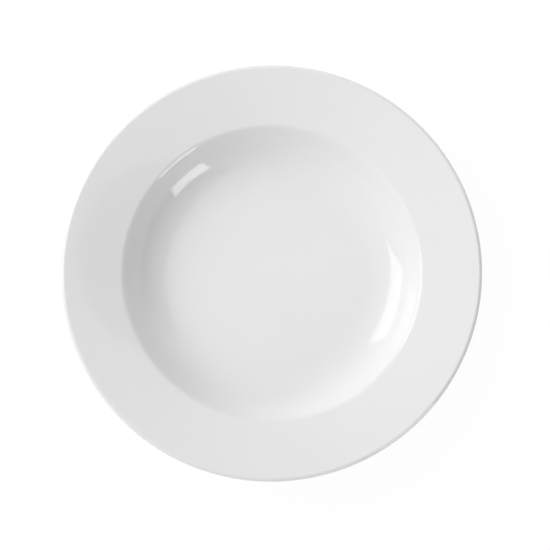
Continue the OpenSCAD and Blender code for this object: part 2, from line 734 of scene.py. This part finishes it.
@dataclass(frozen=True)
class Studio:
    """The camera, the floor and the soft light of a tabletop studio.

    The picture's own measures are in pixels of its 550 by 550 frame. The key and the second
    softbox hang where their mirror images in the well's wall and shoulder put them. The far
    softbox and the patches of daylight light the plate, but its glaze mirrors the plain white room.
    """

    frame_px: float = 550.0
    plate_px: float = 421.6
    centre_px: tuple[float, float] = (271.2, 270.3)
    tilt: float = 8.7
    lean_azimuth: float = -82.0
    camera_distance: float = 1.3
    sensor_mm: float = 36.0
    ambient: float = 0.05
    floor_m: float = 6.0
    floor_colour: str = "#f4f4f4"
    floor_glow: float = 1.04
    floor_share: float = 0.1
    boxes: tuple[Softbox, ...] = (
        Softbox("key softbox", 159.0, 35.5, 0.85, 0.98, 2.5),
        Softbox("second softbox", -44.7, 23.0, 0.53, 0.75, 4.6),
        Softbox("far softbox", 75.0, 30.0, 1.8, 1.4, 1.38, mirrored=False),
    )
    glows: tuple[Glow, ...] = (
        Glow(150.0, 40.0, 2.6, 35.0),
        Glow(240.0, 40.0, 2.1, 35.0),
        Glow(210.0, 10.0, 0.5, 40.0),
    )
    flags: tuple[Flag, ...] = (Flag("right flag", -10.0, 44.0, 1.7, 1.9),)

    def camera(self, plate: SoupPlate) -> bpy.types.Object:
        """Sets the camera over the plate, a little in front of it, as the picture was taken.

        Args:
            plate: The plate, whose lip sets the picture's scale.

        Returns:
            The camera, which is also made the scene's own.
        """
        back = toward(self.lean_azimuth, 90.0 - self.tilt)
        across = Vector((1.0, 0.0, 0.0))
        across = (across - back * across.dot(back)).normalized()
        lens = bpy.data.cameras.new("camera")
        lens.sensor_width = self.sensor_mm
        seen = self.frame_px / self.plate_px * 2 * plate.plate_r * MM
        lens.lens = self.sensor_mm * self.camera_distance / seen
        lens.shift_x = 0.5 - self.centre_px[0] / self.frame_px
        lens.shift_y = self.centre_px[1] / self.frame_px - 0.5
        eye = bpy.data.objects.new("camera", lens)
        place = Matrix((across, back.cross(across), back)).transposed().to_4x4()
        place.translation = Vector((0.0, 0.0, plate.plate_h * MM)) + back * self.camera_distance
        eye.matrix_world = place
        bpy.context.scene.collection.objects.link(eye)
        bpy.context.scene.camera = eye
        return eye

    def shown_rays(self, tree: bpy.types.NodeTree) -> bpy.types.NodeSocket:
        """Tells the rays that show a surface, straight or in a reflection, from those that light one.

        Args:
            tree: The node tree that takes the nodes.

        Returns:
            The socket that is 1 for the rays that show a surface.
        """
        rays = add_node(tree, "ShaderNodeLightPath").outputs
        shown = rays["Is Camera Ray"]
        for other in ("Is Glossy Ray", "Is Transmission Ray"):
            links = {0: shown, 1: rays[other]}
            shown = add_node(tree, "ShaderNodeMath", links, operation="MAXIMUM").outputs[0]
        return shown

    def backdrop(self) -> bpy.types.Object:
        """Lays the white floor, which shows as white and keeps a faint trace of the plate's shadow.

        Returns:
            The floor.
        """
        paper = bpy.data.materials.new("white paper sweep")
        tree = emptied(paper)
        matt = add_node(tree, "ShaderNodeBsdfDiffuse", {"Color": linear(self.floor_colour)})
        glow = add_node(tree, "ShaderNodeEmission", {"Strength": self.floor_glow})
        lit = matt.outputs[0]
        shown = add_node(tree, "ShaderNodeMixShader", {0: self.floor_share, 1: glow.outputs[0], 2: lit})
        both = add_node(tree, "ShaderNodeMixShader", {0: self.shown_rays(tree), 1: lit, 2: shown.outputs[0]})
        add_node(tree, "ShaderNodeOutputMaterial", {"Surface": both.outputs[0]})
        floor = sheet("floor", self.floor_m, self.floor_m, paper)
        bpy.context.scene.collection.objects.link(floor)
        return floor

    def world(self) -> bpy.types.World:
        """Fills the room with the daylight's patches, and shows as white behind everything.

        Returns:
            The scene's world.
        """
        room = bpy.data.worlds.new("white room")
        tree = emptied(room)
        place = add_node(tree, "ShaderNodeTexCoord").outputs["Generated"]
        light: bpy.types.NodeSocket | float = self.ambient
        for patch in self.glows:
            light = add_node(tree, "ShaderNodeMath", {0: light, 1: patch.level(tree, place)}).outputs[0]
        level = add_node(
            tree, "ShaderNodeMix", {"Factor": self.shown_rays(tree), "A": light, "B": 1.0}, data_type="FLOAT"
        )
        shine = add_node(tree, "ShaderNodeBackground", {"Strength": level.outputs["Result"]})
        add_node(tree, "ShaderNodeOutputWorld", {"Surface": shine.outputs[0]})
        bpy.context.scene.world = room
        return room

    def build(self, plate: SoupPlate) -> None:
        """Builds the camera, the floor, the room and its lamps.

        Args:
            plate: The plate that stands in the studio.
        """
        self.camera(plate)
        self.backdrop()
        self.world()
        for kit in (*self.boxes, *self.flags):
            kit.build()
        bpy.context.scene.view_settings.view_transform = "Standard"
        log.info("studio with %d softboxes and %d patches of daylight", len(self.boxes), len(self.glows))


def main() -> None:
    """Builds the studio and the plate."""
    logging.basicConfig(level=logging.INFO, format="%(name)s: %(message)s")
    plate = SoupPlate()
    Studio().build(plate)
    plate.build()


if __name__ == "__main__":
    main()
========
Reproduce the entire listing word for word.

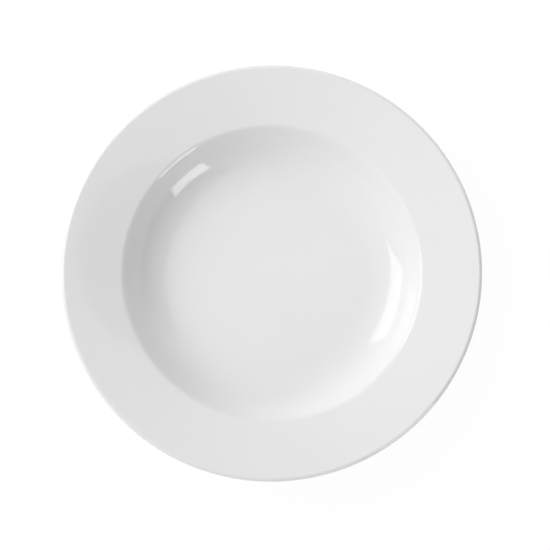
Continue the OpenSCAD and Blender code for this object: part 2, from line 734 of scene.py. This part finishes it.
@dataclass(frozen=True)
class Studio:
    """The camera, the floor and the soft light of a tabletop studio.

    The picture's own measures are in pixels of its 550 by 550 frame. The key and the second
    softbox hang where their mirror images in the well's wall and shoulder put them. The far
    softbox and the patches of daylight light the plate, but its glaze mirrors the plain white room.
    """

    frame_px: float = 550.0
    plate_px: float = 421.6
    centre_px: tuple[float, float] = (271.2, 270.3)
    tilt: float = 8.7
    lean_azimuth: float = -82.0
    camera_distance: float = 1.3
    sensor_mm: float = 36.0
    ambient: float = 0.05
    floor_m: float = 6.0
    floor_colour: str = "#f4f4f4"
    floor_glow: float = 1.04
    floor_share: float = 0.1
    boxes: tuple[Softbox, ...] = (
        Softbox("key softbox", 159.0, 35.5, 0.85, 0.98, 2.5),
        Softbox("second softbox", -44.7, 23.0, 0.53, 0.75, 4.6),
        Softbox("far softbox", 75.0, 30.0, 1.8, 1.4, 1.38, mirrored=False),
    )
    glows: tuple[Glow, ...] = (
        Glow(150.0, 40.0, 2.6, 35.0),
        Glow(240.0, 40.0, 2.1, 35.0),
        Glow(210.0, 10.0, 0.5, 40.0),
    )
    flags: tuple[Flag, ...] = (Flag("right flag", -10.0, 44.0, 1.7, 1.9),)

    def camera(self, plate: SoupPlate) -> bpy.types.Object:
        """Sets the camera over the plate, a little in front of it, as the picture was taken.

        Args:
            plate: The plate, whose lip sets the picture's scale.

        Returns:
            The camera, which is also made the scene's own.
        """
        back = toward(self.lean_azimuth, 90.0 - self.tilt)
        across = Vector((1.0, 0.0, 0.0))
        across = (across - back * across.dot(back)).normalized()
        lens = bpy.data.cameras.new("camera")
        lens.sensor_width = self.sensor_mm
        seen = self.frame_px / self.plate_px * 2 * plate.plate_r * MM
        lens.lens = self.sensor_mm * self.camera_distance / seen
        lens.shift_x = 0.5 - self.centre_px[0] / self.frame_px
        lens.shift_y = self.centre_px[1] / self.frame_px - 0.5
        eye = bpy.data.objects.new("camera", lens)
        place = Matrix((across, back.cross(across), back)).transposed().to_4x4()
        place.translation = Vector((0.0, 0.0, plate.plate_h * MM)) + back * self.camera_distance
        eye.matrix_world = place
        bpy.context.scene.collection.objects.link(eye)
        bpy.context.scene.camera = eye
        return eye

    def shown_rays(self, tree: bpy.types.NodeTree) -> bpy.types.NodeSocket:
        """Tells the rays that show a surface, straight or in a reflection, from those that light one.

        Args:
            tree: The node tree that takes the nodes.

        Returns:
            The socket that is 1 for the rays that show a surface.
        """
        rays = add_node(tree, "ShaderNodeLightPath").outputs
        shown = rays["Is Camera Ray"]
        for other in ("Is Glossy Ray", "Is Transmission Ray"):
            links = {0: shown, 1: rays[other]}
            shown = add_node(tree, "ShaderNodeMath", links, operation="MAXIMUM").outputs[0]
        return shown

    def backdrop(self) -> bpy.types.Object:
        """Lays the white floor, which shows as white and keeps a faint trace of the plate's shadow.

        Returns:
            The floor.
        """
        paper = bpy.data.materials.new("white paper sweep")
        tree = emptied(paper)
        matt = add_node(tree, "ShaderNodeBsdfDiffuse", {"Color": linear(self.floor_colour)})
        glow = add_node(tree, "ShaderNodeEmission", {"Strength": self.floor_glow})
        lit = matt.outputs[0]
        shown = add_node(tree, "ShaderNodeMixShader", {0: self.floor_share, 1: glow.outputs[0], 2: lit})
        both = add_node(tree, "ShaderNodeMixShader", {0: self.shown_rays(tree), 1: lit, 2: shown.outputs[0]})
        add_node(tree, "ShaderNodeOutputMaterial", {"Surface": both.outputs[0]})
        floor = sheet("floor", self.floor_m, self.floor_m, paper)
        bpy.context.scene.collection.objects.link(floor)
        return floor

    def world(self) -> bpy.types.World:
        """Fills the room with the daylight's patches, and shows as white behind everything.

        Returns:
            The scene's world.
        """
        room = bpy.data.worlds.new("white room")
        tree = emptied(room)
        place = add_node(tree, "ShaderNodeTexCoord").outputs["Generated"]
        light: bpy.types.NodeSocket | float = self.ambient
        for patch in self.glows:
            light = add_node(tree, "ShaderNodeMath", {0: light, 1: patch.level(tree, place)}).outputs[0]
        level = add_node(
            tree, "ShaderNodeMix", {"Factor": self.shown_rays(tree), "A": light, "B": 1.0}, data_type="FLOAT"
        )
        shine = add_node(tree, "ShaderNodeBackground", {"Strength": level.outputs["Result"]})
        add_node(tree, "ShaderNodeOutputWorld", {"Surface": shine.outputs[0]})
        bpy.context.scene.world = room
        return room

    def build(self, plate: SoupPlate) -> None:
        """Builds the camera, the floor, the room and its lamps.

        Args:
            plate: The plate that stands in the studio.
        """
        self.camera(plate)
        self.backdrop()
        self.world()
        for kit in (*self.boxes, *self.flags):
            kit.build()
        bpy.context.scene.view_settings.view_transform = "Standard"
        log.info("studio with %d softboxes and %d patches of daylight", len(self.boxes), len(self.glows))


def main() -> None:
    """Builds the studio and the plate."""
    logging.basicConfig(level=logging.INFO, format="%(name)s: %(message)s")
    plate = SoupPlate()
    Studio().build(plate)
    plate.build()


if __name__ == "__main__":
    main()